- [Given information]
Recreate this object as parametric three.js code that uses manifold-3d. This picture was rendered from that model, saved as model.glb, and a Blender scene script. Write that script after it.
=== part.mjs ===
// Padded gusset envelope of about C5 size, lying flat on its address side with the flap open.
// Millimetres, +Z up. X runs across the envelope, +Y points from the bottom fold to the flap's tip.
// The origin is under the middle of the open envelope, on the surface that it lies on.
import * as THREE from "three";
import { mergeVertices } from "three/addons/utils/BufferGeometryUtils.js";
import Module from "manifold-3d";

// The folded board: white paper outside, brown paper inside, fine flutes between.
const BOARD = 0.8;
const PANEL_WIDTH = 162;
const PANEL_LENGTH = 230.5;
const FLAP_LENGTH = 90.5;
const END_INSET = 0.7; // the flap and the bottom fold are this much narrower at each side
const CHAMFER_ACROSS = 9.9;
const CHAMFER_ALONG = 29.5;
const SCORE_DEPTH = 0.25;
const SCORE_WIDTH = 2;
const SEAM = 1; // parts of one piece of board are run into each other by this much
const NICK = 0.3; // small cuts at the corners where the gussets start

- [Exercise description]
Show the data once more, exactly as it was written.

- [Solved problem]
Recreate this object as parametric three.js code that uses manifold-3d. This picture was rendered from that model, saved as model.glb, and a Blender scene script. Write that script after it.
=== part.mjs ===
// Padded gusset envelope of about C5 size, lying flat on its address side with the flap open.
// Millimetres, +Z up. X runs across the envelope, +Y points from the bottom fold to the flap's tip.
// The origin is under the middle of the open envelope, on the surface that it lies on.
import * as THREE from "three";
import { mergeVertices } from "three/addons/utils/BufferGeometryUtils.js";
import Module from "manifold-3d";

// The folded board: white paper outside, brown paper inside, fine flutes between.
const BOARD = 0.8;
const PANEL_WIDTH = 162;
const PANEL_LENGTH = 230.5;
const FLAP_LENGTH = 90.5;
const END_INSET = 0.7; // the flap and the bottom fold are this much narrower at each side
const CHAMFER_ACROSS = 9.9;
const CHAMFER_ALONG = 29.5;
const SCORE_DEPTH = 0.25;
const SCORE_WIDTH = 2;
const SEAM = 1; // parts of one piece of board are run into each other by this much
const NICK = 0.3; // small cuts at the corners where the gussets start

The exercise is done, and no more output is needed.